• [Material provided]:
-- begin --

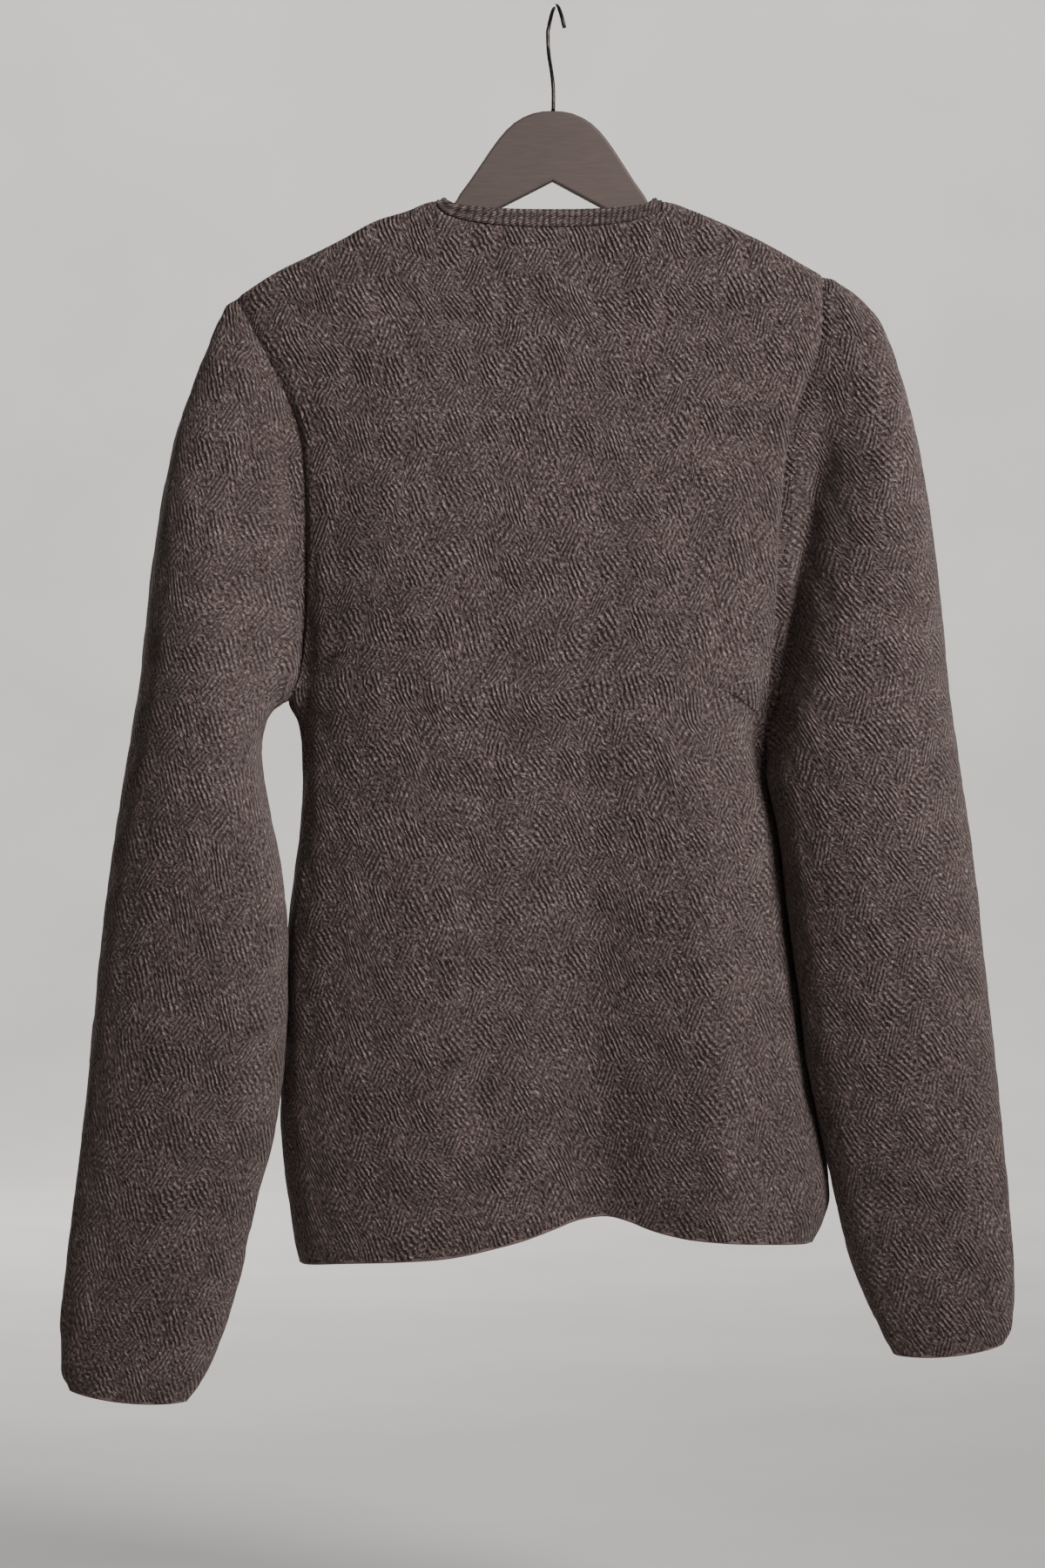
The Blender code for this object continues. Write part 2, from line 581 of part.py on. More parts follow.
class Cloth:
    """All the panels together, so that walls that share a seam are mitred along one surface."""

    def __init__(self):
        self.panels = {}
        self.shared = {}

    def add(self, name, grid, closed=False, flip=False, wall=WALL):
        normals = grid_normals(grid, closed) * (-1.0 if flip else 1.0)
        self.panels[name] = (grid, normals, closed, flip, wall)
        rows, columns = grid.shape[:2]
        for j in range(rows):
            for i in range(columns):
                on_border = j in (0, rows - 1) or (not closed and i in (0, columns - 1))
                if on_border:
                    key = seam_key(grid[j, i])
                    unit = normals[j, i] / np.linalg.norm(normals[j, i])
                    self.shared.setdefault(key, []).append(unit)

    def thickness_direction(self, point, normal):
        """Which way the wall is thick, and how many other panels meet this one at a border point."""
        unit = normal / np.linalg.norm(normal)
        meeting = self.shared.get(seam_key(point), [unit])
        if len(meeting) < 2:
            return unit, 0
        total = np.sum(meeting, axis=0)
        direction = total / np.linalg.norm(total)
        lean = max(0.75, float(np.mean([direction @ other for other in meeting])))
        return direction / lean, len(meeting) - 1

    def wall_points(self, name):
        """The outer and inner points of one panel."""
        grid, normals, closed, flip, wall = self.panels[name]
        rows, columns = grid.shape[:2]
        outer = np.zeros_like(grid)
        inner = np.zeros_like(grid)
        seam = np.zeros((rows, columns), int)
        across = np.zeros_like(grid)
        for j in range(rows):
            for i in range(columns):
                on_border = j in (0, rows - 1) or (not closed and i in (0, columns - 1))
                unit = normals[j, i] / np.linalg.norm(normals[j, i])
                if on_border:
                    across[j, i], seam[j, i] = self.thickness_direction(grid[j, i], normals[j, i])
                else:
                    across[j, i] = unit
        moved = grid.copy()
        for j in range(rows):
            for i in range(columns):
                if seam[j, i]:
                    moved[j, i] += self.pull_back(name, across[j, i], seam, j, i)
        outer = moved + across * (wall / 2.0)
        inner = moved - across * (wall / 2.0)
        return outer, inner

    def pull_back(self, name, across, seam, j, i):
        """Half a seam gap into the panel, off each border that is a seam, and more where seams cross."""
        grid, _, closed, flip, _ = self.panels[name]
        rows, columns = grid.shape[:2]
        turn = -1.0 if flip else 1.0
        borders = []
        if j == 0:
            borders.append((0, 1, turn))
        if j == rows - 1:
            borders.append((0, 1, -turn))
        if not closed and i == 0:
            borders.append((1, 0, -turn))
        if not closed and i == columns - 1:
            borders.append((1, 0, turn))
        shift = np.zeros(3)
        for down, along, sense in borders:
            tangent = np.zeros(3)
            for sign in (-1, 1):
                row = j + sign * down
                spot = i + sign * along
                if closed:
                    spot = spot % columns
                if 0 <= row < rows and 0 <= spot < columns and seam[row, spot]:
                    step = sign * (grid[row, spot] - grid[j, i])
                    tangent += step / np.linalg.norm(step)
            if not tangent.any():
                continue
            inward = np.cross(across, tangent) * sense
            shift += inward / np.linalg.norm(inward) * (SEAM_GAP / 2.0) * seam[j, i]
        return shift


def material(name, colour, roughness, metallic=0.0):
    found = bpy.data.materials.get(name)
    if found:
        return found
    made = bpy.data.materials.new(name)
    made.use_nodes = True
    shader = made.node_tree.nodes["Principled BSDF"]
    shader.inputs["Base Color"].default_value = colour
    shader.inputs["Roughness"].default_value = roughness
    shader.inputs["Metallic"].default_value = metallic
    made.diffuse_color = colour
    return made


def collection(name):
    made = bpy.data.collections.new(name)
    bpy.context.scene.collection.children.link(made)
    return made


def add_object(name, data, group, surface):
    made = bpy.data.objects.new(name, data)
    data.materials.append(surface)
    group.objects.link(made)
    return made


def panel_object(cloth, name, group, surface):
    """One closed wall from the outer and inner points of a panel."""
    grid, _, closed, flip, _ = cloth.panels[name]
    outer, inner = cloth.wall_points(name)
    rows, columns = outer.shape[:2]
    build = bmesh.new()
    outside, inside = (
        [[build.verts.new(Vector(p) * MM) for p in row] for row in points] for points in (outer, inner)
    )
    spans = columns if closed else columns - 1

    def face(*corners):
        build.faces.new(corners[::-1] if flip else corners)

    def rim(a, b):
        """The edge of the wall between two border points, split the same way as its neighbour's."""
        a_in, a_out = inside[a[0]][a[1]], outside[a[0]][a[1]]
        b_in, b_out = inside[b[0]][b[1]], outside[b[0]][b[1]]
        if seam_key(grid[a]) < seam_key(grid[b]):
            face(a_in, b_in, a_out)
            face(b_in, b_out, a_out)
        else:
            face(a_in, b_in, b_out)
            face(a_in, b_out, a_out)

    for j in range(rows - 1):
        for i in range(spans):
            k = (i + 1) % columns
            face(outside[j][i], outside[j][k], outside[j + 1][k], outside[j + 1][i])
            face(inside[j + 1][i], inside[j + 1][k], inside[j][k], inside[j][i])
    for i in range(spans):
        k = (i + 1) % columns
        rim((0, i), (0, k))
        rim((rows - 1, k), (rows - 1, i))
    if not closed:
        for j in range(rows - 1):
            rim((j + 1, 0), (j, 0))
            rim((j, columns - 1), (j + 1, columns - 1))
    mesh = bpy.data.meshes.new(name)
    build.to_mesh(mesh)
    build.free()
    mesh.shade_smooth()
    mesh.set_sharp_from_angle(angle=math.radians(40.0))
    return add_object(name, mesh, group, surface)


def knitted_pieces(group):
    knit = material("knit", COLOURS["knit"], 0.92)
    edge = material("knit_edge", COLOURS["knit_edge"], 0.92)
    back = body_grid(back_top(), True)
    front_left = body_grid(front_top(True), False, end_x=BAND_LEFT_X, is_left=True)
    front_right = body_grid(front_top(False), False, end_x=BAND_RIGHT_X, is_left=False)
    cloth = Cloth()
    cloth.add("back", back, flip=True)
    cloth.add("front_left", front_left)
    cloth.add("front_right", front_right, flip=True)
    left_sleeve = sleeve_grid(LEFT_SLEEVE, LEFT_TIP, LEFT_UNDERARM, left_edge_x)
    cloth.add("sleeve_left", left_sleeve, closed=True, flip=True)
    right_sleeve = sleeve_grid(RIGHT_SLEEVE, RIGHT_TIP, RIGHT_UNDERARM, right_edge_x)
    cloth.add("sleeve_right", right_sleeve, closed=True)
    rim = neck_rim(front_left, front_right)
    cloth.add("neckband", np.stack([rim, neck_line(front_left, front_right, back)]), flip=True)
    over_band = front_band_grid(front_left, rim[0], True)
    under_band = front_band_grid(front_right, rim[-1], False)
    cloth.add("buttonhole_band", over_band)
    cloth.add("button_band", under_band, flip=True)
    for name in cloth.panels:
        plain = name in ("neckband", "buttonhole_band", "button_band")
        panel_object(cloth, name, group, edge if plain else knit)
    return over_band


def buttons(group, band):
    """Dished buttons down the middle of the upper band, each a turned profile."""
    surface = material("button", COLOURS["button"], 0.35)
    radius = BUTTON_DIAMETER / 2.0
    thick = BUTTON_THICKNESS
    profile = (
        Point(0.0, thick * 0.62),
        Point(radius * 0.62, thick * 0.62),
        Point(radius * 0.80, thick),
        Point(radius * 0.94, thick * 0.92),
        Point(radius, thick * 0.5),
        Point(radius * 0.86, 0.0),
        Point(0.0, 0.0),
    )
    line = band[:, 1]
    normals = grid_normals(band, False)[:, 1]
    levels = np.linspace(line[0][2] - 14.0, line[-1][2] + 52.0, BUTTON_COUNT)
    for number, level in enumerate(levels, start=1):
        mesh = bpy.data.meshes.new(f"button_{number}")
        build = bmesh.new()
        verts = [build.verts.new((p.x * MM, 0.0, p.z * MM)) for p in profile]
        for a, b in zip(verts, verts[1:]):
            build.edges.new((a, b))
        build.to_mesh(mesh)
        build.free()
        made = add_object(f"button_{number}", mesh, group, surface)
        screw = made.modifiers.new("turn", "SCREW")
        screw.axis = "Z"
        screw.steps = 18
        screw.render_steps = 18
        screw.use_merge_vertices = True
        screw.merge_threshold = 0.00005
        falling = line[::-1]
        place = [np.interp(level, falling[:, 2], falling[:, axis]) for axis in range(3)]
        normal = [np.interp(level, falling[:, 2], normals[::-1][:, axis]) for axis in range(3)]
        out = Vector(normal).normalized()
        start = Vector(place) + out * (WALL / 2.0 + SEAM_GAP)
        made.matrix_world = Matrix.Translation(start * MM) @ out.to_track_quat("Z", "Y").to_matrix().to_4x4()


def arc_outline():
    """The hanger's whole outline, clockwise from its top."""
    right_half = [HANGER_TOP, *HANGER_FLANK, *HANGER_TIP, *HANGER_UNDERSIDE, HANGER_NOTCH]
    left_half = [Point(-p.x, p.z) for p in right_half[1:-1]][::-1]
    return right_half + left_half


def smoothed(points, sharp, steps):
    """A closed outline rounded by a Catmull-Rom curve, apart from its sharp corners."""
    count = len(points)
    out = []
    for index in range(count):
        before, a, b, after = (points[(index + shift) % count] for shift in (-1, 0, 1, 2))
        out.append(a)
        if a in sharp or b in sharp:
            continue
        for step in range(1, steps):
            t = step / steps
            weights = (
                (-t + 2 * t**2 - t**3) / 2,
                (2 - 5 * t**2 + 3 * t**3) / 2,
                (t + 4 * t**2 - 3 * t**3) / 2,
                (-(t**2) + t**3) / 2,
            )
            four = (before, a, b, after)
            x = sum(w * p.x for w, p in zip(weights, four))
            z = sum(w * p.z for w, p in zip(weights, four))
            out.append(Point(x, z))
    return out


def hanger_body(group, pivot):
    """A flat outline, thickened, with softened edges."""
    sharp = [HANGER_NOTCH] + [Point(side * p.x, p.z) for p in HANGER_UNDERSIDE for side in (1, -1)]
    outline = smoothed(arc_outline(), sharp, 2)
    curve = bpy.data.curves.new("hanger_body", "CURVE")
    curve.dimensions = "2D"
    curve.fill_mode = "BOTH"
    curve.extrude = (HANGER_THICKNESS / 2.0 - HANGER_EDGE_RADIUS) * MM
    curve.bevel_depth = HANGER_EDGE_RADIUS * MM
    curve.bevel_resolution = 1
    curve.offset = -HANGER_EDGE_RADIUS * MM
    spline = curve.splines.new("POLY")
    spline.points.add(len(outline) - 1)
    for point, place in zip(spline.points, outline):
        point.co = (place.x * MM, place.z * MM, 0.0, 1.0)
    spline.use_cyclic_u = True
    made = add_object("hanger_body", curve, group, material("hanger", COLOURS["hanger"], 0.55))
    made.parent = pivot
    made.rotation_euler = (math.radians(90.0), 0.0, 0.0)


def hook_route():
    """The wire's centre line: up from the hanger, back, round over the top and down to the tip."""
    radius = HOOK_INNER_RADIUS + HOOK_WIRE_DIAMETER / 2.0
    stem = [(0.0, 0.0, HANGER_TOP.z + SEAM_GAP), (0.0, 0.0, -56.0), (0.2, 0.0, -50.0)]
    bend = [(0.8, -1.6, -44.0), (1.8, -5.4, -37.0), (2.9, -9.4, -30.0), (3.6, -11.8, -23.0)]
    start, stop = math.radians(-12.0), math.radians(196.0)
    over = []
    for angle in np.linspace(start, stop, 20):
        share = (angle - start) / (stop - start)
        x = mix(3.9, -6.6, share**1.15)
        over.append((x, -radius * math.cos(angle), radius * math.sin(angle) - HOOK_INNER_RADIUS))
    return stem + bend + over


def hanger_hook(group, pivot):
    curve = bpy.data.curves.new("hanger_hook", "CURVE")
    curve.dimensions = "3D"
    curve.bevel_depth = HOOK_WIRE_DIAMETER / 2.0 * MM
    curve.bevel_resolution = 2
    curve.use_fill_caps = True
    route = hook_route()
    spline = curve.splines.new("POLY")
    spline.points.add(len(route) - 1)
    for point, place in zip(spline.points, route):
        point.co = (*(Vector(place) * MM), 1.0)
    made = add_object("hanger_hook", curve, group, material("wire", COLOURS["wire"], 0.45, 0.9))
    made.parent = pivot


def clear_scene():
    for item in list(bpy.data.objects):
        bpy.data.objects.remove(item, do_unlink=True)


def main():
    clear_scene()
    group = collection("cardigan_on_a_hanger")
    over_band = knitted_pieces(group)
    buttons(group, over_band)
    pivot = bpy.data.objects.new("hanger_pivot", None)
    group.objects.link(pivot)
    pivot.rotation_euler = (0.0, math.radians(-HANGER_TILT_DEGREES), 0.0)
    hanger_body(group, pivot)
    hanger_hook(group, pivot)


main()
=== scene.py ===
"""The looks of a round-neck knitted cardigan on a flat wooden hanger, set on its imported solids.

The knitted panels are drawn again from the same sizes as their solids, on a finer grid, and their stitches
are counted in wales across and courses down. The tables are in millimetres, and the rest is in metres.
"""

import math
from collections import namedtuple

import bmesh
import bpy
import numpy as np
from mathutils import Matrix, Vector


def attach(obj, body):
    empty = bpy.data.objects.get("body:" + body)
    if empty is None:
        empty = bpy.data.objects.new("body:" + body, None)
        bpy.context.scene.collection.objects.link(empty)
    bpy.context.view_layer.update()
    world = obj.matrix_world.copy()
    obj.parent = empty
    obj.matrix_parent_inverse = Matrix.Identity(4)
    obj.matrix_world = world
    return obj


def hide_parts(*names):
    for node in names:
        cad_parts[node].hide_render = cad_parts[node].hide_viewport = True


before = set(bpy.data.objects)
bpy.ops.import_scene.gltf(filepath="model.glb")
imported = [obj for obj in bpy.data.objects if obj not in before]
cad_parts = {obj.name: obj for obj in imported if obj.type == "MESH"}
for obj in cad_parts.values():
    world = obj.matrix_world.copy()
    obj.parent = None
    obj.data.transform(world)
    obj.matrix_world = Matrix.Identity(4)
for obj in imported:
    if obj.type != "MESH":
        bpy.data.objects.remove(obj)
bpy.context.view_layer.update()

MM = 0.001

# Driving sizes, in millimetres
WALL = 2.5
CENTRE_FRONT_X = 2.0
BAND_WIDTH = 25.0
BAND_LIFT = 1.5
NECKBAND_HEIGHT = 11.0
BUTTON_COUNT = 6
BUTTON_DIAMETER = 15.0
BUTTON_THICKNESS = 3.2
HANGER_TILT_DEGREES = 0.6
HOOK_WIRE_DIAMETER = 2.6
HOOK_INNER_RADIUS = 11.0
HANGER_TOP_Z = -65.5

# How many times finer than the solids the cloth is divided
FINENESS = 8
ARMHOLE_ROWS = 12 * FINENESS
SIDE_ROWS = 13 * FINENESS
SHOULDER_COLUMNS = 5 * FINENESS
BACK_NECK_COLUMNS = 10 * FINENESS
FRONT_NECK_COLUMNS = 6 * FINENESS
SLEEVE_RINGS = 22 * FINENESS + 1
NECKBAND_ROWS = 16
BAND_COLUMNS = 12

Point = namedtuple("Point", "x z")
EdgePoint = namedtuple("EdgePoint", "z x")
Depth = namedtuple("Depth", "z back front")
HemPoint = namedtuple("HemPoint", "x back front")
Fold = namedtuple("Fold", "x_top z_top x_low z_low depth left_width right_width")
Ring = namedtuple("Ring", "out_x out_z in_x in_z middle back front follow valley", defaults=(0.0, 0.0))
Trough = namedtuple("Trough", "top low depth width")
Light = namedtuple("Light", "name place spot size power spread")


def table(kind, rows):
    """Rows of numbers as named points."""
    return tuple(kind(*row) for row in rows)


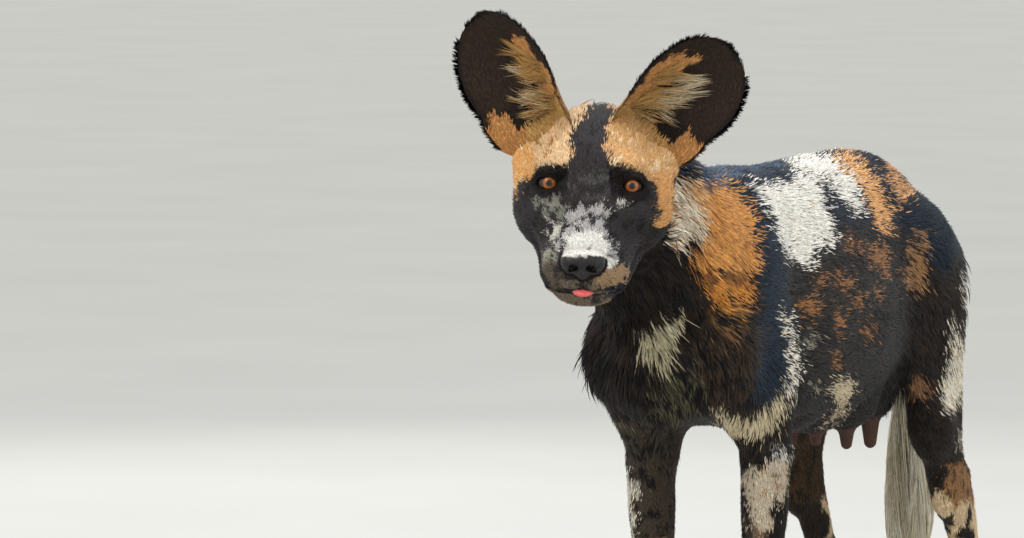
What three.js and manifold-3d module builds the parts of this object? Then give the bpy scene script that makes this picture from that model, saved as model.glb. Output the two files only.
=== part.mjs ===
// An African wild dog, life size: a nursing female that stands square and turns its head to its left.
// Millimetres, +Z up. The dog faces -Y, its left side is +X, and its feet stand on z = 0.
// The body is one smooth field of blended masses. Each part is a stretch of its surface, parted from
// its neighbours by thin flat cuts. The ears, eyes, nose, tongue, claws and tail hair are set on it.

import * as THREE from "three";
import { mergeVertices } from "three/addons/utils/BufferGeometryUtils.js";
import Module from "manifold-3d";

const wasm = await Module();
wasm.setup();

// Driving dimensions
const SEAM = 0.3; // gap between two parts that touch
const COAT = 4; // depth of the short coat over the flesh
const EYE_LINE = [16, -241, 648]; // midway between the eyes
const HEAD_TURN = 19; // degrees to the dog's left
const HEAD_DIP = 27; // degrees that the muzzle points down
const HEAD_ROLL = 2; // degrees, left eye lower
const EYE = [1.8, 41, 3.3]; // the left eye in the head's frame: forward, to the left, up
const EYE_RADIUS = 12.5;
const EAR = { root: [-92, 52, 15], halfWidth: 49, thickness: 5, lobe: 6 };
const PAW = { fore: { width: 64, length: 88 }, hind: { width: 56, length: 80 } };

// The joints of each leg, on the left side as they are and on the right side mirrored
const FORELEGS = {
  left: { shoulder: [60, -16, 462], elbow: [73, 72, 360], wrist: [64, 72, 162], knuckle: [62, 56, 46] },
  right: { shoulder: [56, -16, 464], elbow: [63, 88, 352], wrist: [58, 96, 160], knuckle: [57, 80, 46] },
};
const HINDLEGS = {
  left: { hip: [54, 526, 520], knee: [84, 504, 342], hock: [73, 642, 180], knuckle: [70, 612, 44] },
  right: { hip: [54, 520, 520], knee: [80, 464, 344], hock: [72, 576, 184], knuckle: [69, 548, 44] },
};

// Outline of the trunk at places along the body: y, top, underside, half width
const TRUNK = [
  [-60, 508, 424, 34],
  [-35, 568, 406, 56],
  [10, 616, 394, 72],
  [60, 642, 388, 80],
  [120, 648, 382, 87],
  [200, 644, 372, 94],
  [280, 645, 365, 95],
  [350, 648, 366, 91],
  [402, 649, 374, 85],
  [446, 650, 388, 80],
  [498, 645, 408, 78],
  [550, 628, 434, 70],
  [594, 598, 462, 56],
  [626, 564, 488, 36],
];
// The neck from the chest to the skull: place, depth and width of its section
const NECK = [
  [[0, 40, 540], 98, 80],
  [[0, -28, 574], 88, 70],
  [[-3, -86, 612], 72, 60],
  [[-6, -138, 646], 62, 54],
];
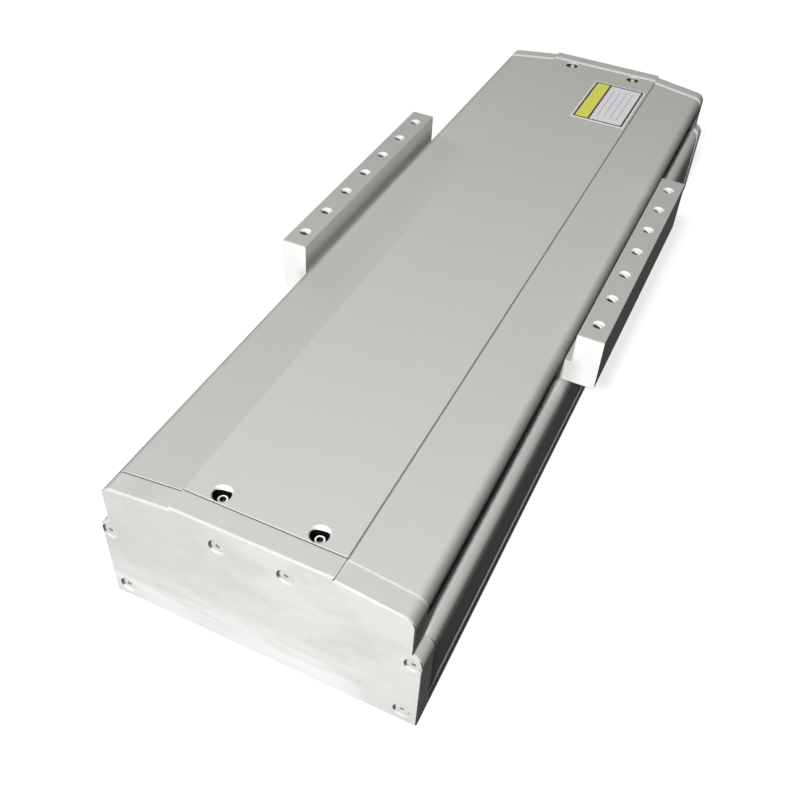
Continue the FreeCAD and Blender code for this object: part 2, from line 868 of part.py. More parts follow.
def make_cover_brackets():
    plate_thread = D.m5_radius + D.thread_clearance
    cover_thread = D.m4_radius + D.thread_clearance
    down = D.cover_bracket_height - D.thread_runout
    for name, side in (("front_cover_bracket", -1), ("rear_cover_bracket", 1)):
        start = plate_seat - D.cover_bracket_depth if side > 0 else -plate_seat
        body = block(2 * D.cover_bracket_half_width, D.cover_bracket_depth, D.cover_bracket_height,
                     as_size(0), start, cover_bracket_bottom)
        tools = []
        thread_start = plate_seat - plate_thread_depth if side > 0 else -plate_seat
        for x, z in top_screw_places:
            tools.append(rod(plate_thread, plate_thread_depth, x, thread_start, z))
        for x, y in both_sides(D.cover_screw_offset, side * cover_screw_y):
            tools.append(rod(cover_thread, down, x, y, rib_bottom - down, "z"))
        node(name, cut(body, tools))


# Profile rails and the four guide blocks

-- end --

Retype exactly, and only, the lines from the one containing "buttons(group, over_band)" through the one containing "its imported solids.", both included.

• [Task result]:
    buttons(group, over_band)
    pivot = bpy.data.objects.new("hanger_pivot", None)
    group.objects.link(pivot)
    pivot.rotation_euler = (0.0, math.radians(-HANGER_TILT_DEGREES), 0.0)
    hanger_body(group, pivot)
    hanger_hook(group, pivot)


main()
=== scene.py ===
"""The looks of a round-neck knitted cardigan on a flat wooden hanger, set on its imported solids.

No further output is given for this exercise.